__What you will do__
Transcribe only the lines from the line with "obj.data.transform(world)" through the line with "1.4), (204, 0.7)]", exactly, counting both of those lines as part of the stretch.

__Material for this task__
/---
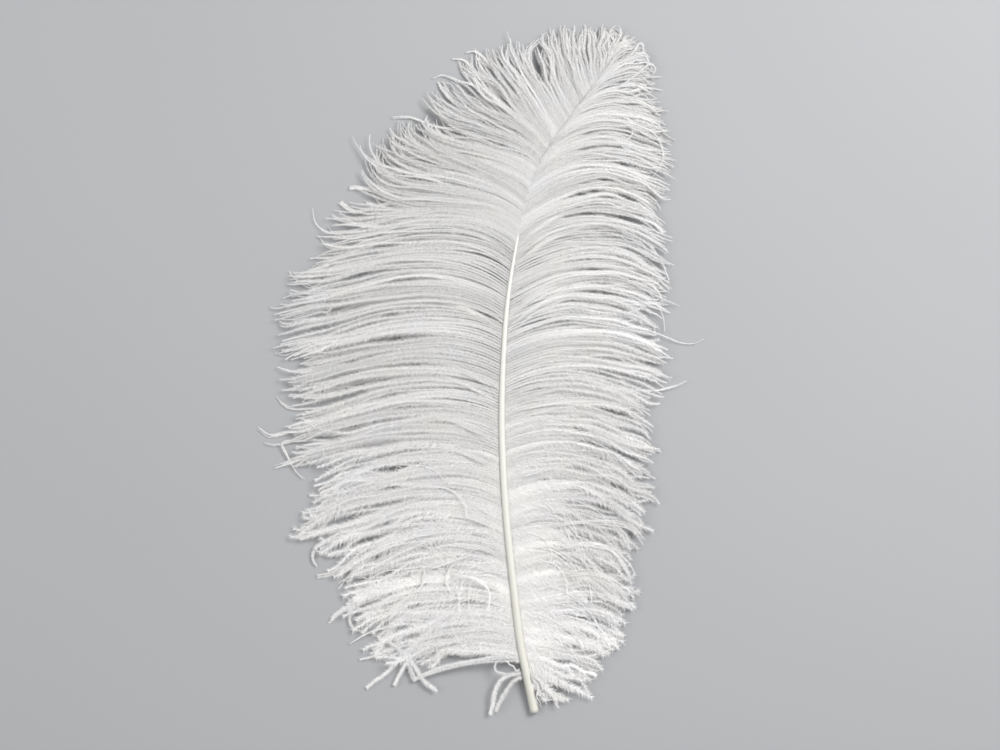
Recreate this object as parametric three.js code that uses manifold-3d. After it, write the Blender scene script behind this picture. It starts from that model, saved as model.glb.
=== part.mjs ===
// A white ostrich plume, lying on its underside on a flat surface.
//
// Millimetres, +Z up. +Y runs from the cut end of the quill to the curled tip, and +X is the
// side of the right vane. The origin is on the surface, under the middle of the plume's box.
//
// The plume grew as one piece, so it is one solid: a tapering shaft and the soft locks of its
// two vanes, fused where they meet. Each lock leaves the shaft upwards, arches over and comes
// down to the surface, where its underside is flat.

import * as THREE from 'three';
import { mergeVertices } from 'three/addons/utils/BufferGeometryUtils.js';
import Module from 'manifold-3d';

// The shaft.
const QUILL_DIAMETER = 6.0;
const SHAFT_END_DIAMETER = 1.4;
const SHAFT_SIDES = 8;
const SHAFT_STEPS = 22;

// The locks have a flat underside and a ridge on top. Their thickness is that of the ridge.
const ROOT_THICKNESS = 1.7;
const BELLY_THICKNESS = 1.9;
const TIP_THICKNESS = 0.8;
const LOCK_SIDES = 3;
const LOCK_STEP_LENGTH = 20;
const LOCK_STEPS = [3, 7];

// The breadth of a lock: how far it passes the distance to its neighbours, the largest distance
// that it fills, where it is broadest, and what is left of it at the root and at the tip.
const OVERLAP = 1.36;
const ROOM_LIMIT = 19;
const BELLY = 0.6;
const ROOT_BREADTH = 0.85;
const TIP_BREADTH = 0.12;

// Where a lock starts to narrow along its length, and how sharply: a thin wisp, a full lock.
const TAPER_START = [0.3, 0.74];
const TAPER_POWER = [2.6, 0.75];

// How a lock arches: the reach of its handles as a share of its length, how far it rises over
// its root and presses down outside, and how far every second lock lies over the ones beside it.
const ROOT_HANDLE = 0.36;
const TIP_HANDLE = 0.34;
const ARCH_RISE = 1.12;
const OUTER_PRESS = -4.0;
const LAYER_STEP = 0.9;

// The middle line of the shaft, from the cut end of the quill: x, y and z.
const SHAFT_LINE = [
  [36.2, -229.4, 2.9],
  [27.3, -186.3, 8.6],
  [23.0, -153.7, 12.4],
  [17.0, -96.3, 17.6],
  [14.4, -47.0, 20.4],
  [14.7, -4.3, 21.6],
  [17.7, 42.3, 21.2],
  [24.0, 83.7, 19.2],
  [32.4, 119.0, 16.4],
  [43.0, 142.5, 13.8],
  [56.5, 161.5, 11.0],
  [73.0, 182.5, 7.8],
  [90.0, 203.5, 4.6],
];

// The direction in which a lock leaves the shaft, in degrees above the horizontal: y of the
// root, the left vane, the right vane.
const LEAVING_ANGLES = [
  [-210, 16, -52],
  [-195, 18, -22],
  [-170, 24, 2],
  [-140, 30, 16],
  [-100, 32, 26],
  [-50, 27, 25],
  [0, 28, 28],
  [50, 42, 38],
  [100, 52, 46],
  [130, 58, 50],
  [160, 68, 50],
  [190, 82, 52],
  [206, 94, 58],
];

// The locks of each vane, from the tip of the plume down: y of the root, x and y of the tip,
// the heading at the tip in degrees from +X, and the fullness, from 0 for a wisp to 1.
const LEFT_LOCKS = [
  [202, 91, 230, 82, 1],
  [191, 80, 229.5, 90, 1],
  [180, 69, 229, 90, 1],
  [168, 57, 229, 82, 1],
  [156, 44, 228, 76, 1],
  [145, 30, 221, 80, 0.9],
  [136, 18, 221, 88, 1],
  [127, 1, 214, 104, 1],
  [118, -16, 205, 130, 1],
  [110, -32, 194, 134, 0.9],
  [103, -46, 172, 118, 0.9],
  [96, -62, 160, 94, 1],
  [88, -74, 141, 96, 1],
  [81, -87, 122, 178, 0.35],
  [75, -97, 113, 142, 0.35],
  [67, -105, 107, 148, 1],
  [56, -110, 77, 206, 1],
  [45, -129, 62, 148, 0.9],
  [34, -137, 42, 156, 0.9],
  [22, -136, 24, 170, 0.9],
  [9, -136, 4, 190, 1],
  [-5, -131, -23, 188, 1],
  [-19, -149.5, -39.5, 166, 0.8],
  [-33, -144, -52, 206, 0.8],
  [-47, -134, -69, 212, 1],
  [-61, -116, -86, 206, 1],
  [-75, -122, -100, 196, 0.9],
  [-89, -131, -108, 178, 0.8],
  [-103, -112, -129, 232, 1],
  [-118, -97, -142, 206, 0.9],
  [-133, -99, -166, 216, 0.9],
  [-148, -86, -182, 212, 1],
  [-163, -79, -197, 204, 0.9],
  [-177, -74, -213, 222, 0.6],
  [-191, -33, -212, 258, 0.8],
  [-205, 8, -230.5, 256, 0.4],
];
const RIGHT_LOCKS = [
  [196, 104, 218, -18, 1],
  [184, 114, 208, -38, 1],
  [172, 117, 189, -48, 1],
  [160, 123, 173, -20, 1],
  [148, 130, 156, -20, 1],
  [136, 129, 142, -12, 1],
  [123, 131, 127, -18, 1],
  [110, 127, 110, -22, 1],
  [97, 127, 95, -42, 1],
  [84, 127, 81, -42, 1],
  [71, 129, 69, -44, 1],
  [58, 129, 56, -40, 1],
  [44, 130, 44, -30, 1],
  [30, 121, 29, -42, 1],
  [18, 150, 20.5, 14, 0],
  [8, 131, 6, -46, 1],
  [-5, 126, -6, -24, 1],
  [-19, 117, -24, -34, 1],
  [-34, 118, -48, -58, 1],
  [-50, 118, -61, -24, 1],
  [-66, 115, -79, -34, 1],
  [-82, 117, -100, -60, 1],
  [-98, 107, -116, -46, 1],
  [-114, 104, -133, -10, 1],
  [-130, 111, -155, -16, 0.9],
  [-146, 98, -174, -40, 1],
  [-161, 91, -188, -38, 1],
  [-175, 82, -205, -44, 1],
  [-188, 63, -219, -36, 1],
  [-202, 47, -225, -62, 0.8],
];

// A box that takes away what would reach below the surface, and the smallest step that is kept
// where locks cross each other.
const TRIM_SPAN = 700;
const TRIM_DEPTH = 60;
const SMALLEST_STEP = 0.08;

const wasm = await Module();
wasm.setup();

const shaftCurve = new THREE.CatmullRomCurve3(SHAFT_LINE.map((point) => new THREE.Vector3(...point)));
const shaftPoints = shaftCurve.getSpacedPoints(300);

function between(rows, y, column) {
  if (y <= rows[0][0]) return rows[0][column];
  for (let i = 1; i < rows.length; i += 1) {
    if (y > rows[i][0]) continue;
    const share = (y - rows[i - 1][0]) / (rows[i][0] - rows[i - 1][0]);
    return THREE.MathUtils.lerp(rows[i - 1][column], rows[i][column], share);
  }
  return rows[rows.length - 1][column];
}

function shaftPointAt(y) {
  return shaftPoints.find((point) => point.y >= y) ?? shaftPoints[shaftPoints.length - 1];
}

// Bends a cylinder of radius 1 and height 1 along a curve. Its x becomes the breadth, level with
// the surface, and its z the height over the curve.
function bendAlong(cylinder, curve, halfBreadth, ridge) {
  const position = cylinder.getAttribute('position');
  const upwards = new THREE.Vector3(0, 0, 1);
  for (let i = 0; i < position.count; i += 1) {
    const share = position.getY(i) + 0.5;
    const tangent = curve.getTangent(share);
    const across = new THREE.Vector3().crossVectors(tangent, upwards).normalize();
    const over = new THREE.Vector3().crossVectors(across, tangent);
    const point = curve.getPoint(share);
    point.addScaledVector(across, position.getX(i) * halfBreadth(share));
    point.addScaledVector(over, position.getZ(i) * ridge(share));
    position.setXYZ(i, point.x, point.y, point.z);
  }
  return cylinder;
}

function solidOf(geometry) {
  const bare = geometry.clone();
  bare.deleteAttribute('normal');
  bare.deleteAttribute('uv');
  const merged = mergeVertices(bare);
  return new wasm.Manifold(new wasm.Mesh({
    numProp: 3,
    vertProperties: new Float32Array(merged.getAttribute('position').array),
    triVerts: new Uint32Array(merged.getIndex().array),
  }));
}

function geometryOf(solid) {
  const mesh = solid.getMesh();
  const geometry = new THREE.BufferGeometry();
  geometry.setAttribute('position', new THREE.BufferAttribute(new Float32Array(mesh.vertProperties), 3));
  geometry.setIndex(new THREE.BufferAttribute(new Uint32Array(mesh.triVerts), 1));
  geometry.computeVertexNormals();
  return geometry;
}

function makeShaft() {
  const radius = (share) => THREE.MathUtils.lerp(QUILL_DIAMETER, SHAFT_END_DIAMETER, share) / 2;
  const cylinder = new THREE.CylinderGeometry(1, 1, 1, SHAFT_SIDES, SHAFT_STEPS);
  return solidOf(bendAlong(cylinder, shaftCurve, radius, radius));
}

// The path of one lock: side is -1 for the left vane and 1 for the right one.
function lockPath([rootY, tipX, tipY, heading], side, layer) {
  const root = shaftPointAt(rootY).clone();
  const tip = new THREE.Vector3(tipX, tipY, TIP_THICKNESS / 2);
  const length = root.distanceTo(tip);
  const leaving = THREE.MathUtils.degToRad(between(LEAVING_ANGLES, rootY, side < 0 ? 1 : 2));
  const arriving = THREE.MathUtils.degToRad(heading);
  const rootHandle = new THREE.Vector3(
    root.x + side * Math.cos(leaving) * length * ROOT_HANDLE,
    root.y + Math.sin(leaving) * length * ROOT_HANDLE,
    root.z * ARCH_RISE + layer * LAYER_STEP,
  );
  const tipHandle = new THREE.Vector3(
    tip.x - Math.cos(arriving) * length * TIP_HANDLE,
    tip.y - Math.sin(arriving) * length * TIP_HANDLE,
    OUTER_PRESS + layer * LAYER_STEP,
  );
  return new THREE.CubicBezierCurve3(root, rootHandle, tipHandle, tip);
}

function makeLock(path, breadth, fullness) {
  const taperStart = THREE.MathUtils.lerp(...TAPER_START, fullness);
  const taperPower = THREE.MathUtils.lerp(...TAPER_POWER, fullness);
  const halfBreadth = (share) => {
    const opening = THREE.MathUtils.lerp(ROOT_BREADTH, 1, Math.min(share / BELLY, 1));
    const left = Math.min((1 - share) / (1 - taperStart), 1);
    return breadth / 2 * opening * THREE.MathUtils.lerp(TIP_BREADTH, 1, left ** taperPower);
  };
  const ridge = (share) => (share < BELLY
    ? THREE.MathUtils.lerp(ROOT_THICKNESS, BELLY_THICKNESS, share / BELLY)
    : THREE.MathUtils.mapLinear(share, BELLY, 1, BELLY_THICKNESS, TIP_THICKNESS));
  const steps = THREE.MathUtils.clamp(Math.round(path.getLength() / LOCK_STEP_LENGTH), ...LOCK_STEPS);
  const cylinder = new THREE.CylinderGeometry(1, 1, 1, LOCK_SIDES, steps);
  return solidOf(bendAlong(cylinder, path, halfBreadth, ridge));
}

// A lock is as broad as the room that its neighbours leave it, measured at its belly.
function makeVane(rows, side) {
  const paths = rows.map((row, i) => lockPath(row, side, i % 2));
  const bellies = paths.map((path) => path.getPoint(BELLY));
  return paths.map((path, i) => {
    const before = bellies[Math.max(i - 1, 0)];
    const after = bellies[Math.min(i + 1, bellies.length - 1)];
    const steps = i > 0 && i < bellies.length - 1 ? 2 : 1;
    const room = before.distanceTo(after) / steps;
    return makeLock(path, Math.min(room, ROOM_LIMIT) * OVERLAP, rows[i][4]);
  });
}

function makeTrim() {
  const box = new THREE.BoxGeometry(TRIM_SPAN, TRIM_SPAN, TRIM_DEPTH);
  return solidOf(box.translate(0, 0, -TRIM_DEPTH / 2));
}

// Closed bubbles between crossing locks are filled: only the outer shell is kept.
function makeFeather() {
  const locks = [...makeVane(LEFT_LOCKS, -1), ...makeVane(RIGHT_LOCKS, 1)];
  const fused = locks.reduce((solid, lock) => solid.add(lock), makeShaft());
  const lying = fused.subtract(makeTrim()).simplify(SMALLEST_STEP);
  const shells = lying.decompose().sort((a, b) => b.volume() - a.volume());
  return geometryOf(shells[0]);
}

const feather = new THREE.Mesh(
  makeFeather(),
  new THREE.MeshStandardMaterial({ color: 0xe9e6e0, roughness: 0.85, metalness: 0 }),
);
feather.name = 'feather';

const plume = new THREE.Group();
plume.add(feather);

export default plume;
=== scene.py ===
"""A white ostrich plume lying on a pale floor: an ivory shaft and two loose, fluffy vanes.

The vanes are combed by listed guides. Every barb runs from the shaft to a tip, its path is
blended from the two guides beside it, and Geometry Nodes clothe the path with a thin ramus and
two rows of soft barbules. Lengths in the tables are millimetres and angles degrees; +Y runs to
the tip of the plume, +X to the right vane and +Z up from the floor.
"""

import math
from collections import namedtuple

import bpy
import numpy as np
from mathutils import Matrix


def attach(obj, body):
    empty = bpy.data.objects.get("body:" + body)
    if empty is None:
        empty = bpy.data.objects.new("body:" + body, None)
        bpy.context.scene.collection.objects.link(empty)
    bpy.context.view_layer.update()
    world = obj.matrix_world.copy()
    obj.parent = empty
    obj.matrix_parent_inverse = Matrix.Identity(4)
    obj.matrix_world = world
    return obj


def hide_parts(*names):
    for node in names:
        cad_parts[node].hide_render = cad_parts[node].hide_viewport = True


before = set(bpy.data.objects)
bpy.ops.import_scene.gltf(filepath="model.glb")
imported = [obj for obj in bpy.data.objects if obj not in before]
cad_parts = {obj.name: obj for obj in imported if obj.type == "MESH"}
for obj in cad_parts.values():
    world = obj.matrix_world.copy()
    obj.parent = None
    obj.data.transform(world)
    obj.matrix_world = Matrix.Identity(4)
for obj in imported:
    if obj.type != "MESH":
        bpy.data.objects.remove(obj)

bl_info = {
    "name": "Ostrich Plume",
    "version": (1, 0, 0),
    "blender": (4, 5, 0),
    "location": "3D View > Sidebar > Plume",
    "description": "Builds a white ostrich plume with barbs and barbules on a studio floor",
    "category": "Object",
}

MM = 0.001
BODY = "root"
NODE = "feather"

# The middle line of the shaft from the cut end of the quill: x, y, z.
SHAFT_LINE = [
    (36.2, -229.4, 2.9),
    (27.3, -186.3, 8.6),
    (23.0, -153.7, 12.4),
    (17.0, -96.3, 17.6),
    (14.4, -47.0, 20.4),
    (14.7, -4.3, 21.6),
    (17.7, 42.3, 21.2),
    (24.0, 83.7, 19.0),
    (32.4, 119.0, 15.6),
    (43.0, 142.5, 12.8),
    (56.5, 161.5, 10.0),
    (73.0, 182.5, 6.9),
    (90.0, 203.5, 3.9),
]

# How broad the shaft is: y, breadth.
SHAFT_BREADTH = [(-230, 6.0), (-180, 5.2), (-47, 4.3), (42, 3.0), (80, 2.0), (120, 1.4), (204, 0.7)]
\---
/---
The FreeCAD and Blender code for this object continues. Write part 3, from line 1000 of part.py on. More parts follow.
\---
__Result of the exercise__
    obj.data.transform(world)
    obj.matrix_world = Matrix.Identity(4)
for obj in imported:
    if obj.type != "MESH":
        bpy.data.objects.remove(obj)

bl_info = {
    "name": "Ostrich Plume",
    "version": (1, 0, 0),
    "blender": (4, 5, 0),
    "location": "3D View > Sidebar > Plume",
    "description": "Builds a white ostrich plume with barbs and barbules on a studio floor",
    "category": "Object",
}

MM = 0.001
BODY = "root"
NODE = "feather"

# The middle line of the shaft from the cut end of the quill: x, y, z.
SHAFT_LINE = [
    (36.2, -229.4, 2.9),
    (27.3, -186.3, 8.6),
    (23.0, -153.7, 12.4),
    (17.0, -96.3, 17.6),
    (14.4, -47.0, 20.4),
    (14.7, -4.3, 21.6),
    (17.7, 42.3, 21.2),
    (24.0, 83.7, 19.0),
    (32.4, 119.0, 15.6),
    (43.0, 142.5, 12.8),
    (56.5, 161.5, 10.0),
    (73.0, 182.5, 6.9),
    (90.0, 203.5, 3.9),
]

# How broad the shaft is: y, breadth.
SHAFT_BREADTH = [(-230, 6.0), (-180, 5.2), (-47, 4.3), (42, 3.0), (80, 2.0), (120, 1.4), (204, 0.7)]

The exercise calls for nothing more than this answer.